New York is considerably strict when it comes to prosecuting allegations of sexual assault.  The state defines sexual assaults as anything ranging from unwanted kissing and touching of the genatalia (even if covered by clothing) to rape.

Unfortunately, many who are inexperienced in the law and particularly sensitive to sexual contact can sling allegations of sexual assault without actually knowing what the offense entails, the force with which allegations are prosecuted, and the effect that allegations can have on the life of the accused.

Sexual Assault is A Broad Category

Sexual assault is such a broad category of crime that it can involve offenses ranging from the minor to severe.  However, when discussed in conversation, the revelation that a person has been accused of “sexual assault” can paint a picture of that person that is decidedly skewed.  Not only is there no telling the seriousness of the offense simply from hearing the name of the offense alone, but allegations are just that – allegations.  A person accused of sexual assault, as well as any other crime in New York or the rest of the United States, is allowed to remain innocent until proven guilty.  This means that a person is not guilty of an offense just because another has raised an accusation and not even because the police have been called to investigate a suspected sexual assault.  A person is not guilty of sexual assault until guilt has been proven, beyond a reasonable doubt, and declared by a judge or jury, based on the facts and testimony provided in a case.

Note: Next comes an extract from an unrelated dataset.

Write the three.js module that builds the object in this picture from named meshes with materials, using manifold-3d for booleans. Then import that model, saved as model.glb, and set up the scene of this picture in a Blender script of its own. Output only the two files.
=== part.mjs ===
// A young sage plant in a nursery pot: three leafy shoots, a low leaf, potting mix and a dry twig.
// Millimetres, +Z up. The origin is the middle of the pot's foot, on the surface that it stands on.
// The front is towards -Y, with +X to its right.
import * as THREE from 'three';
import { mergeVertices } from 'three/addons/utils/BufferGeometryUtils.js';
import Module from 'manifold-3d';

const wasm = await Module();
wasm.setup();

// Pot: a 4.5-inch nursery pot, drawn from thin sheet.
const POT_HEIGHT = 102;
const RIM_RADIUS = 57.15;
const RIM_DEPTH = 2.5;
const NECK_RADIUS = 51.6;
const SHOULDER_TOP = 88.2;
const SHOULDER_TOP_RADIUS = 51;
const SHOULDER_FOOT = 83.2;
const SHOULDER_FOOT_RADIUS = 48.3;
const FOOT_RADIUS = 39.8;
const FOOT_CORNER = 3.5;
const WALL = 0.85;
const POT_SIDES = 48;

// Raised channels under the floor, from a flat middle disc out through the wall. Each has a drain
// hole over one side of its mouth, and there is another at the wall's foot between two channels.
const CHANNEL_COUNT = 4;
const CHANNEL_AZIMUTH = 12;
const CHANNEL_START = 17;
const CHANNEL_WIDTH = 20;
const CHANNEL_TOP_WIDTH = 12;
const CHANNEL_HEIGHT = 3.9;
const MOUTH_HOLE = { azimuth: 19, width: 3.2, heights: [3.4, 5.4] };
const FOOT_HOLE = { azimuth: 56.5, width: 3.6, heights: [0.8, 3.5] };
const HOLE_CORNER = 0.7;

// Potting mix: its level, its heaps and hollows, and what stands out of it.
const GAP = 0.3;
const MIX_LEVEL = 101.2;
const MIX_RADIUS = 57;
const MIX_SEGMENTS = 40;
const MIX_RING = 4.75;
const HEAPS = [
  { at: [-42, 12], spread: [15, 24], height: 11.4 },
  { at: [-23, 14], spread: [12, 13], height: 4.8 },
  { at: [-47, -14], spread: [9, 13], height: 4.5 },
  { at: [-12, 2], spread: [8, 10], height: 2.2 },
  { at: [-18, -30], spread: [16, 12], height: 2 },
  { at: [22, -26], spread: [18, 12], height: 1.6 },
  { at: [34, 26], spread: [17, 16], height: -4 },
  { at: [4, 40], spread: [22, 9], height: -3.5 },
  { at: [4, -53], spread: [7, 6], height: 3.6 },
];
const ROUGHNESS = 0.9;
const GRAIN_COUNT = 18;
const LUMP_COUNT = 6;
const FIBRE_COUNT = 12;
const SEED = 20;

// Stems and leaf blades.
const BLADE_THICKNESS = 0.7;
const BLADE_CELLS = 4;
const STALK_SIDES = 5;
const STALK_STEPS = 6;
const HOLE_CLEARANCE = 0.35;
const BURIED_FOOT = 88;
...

Silence: An Accused Person’s Best Friend

The best thing that someone who has been accused of a sexual assault can do, aside from hiring an experienced New York criminal defense attorney to handle the allegations, is to remain silent.  Contrary to popular belief, a person’s right to remain silent does not begin from the moment it is advised by police – the right is constant, perpetual, and permeates every instance of a person’s life.  New York citizens always have the right to remain silent, which is, to say nothing at all regarding an accused offense.

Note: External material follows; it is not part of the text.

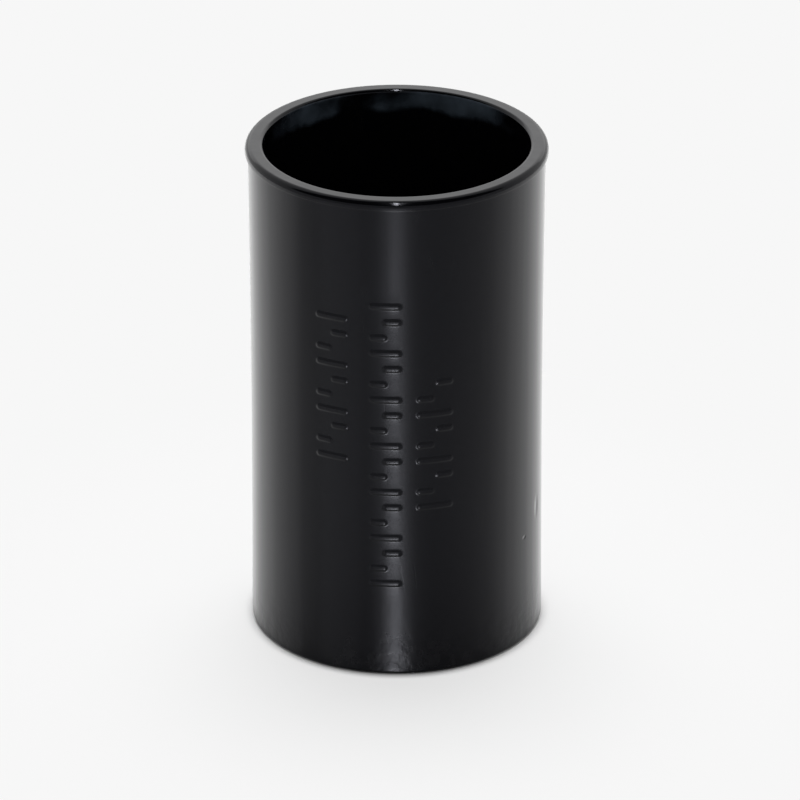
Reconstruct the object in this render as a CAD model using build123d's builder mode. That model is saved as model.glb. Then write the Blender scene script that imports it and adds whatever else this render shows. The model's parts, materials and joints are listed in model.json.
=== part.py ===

Considering that a person’s very freedom is at stake when he or she is accused of a sexual assault, allowing an overzealous police investigator to misinterpret or misrecord a given statement is a risk that most people who are accused of the crime can’t afford to take.  If they are concerned that invoking the right to remain silent will somehow make them look guilty, those accused of criminal offenses in New York should consider how much more guilty they will look if they are sent to jail or prison because of their own statements to investigators.

The Nail in the Coffin

In their efforts to talk themselves out of perceived trouble with law enforcement, many accused of sexual assault will say anything and everything they can think of to get the police to leave them alone.  While an understandable impulse, trying to talk one’s way out of trouble with police is never advised.  Police do not weigh facts, they only gather them.  When statements are made to police, they are not being weighed against each other, they are simply being recorded for use against the accused in court.